If the kit includes washers or special bushings, use them exactly where the instructions show. Those small parts matter more than people expect, especially on a toilet with slightly enlarged mounting holes. Once the seat is on, a final open-and-close test tells you whether the fit is right or whether one side still needs a small adjustment. From there, the real value is in catching problems early instead of living with a seat that shifts every time someone sits down.
Fix the problems that show up after installation
If the seat feels off after installation, the cause is usually obvious. I look for wobble, misalignment, rusted hardware, or a hinge that is not fully seated. Most of those problems are fixable without starting over, as long as the porcelain is still intact.

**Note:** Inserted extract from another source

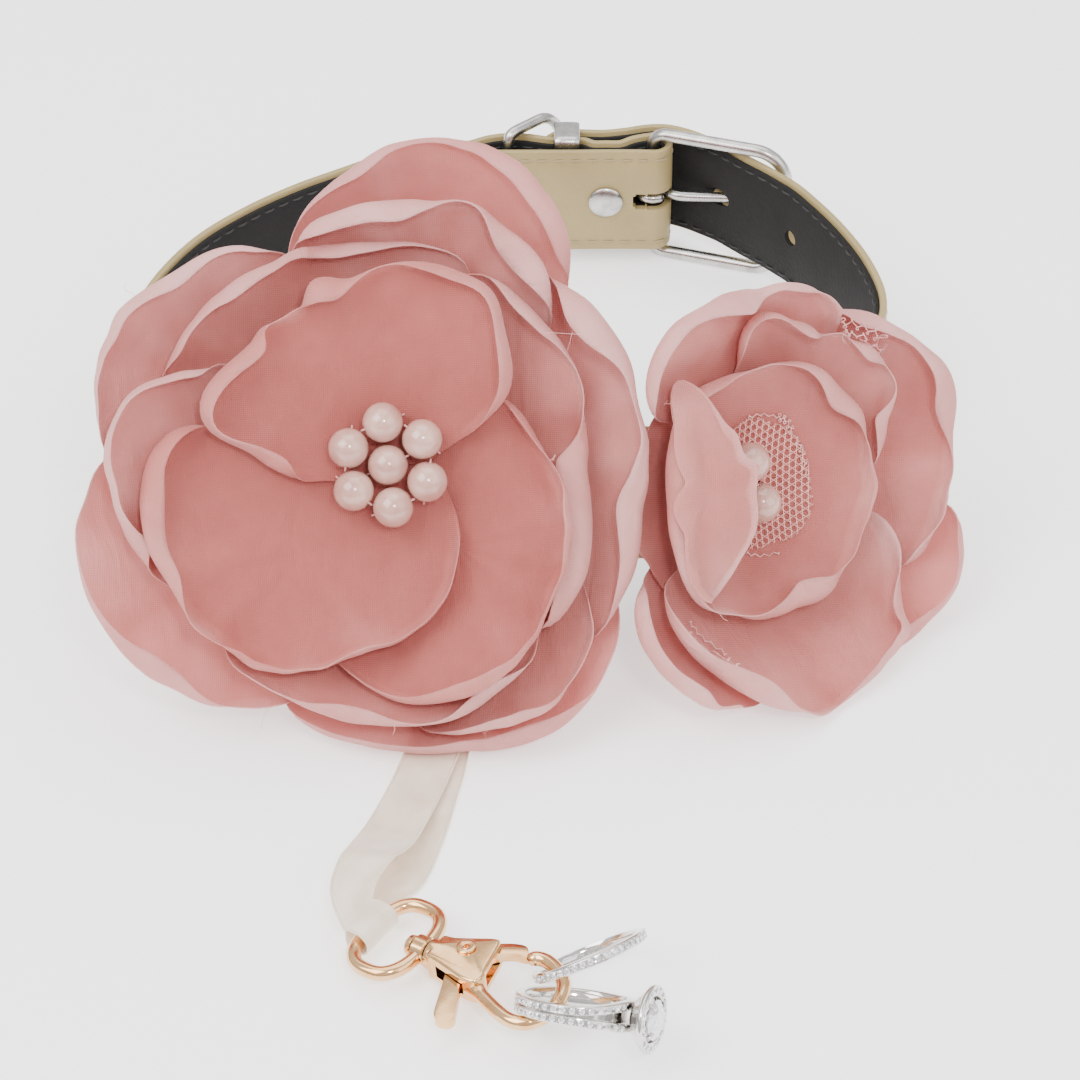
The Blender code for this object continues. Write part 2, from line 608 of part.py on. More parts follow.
turned("swivel_post", [(0.0, 7.0), (1.05, 7.0), (1.05, 1.3), (1.9, 1.15), (1.9, 0.5), (1.5, 0.0), (0.0, 0.0)],
       20, M_GOLD, along(-4.9))

FORK = [(1.2, -2.7), (1.2, 2.7), (3.0, 3.3), (9.4, 6.5), (10.6, 5.9), (12.1, -0.6), (12.7, -2.0), (12.2, -4.1),
        (9.5, -4.4), (6.5, -3.8), (3.0, -3.1)]
FORK = list(reversed(FORK))
body = outline_plate("snap_hook_body", FORK, 2.7, M_GOLD, HOOK)
neck = cutter(turned("cut_neck", [(0.0, 3.3), (2.5, 3.3), (2.9, 2.9), (2.9, 0.4), (2.5, 0.0), (0.0, 0.0)], 20, None, along(-0.2)))
BEND = [(10.6, -2.7), (12.5, -3.6), (14.5, -4.5), (18.5, -6.0), (21.6, -6.5), (24.2, -5.3), (25.6, -2.4), (25.6, 1.2), (24.3, 4.5),
        (21.6, 6.9), (18.8, 8.0), (16.9, 7.95), (15.9, 7.3)]
bend = cutter(tube("cut_bend", [Vector((a * MM, b * MM, 0)) for a, b in catmull(BEND, 2)], HOOK_WIRE_R, None,
                   res=2, matrix=HOOK, as_mesh=True))
slot = cutter(outline_plate("cut_gate_slot",
                            list(reversed([(3.1, -1.4), (3.5, -6.0), (9.8, -6.0), (9.8, -1.1), (14.5, -0.9),
                                           (14.5, 9.0), (3.1, 9.0)])), 1.25, None, HOOK))
PIVOT = (6.3, 2.0)
AT_PIVOT = HOOK @ Matrix.Translation((PIVOT[0] * MM, PIVOT[1] * MM, 0))


def at_pivot(c):
    return AT_PIVOT @ Matrix.Translation((0, 0, c * MM))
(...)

| Problem | Likely cause | What I do |
|---|---|---|
| Seat wobbles | Nuts tightened unevenly or washers missing | Loosen slightly, center the seat, and tighten both sides gradually |
| Seat sits crooked | Hardware was tightened before alignment | Back off the bolts, press the seat into position, then retighten in small steps |
| Porcelain feels stressed | Hardware is overtightened | Stop immediately and reduce the tension before a chip forms |
| Bolts will not move | Rust, corrosion, or stripped plastic | Use penetrating oil first, then cut only if the hardware is beyond saving |
| Seat slams shut | Standard hinge instead of soft-close | Replace the seat with a soft-close model if the noise bothers you |
If the seat keeps loosening after a few days, the hardware kit is probably the weak point, not your installation. That is when I replace the fasteners or move to a better seat entirely. A seat that stays put is usually the result of decent hardware and modest tightening, not extra muscle.
Know when a simple swap is not the best answer
There are times when I would not spend energy reviving the old setup. If the seat is cracked, the hinge keeps loosening, or the finish has gone rough and stained, replacement is the right call. That is also the moment to decide whether you want a standard seat, a soft-close lid, a quick-release model, or a bidet seat with extra comfort features.
- Choose soft-close if slamming is the main complaint.
- Choose quick-release if you want faster cleaning around the hinges.
- Choose an elevated or accessibility-focused seat if sitting and rising are getting harder.
- Choose a bidet or heated seat only if you have the outlet and clearance it needs.
- Choose a better bolt kit if the old hardware is the real failure point.
As a budget anchor, many soft-close seats in U.S. big-box stores sit around the $30 mark, while electric bidet seats are a much higher-budget purchase and often need a nearby GFCI outlet. I find that useful because it keeps the decision grounded: if the old seat is just dirty and loose, a standard replacement is enough, but if comfort, hygiene, or noise are the issue, the upgrade can be worth it. Once the new seat is selected for the way you actually use the bathroom, the last job is making sure it stays that way.
The checks I make to keep a new seat quiet and steady
After installation, I check the seat again after a day or two. Plastic parts settle, and a quarter-turn on each side is often all it takes to keep the seat centered. I also clean around the hinges with a mild, non-abrasive cleaner so soap residue does not build up and make the hardware feel sticky.
If the seat still works loose after that, I stop chasing it and replace the fasteners with a better set. That is usually the cleaner fix, and it avoids repeated over-tightening on the porcelain. A clean fit, the right bowl shape, and evenly tightened hardware are what make this job feel easy instead of annoying, and that is the difference between a seat that looks installed and one that actually stays put.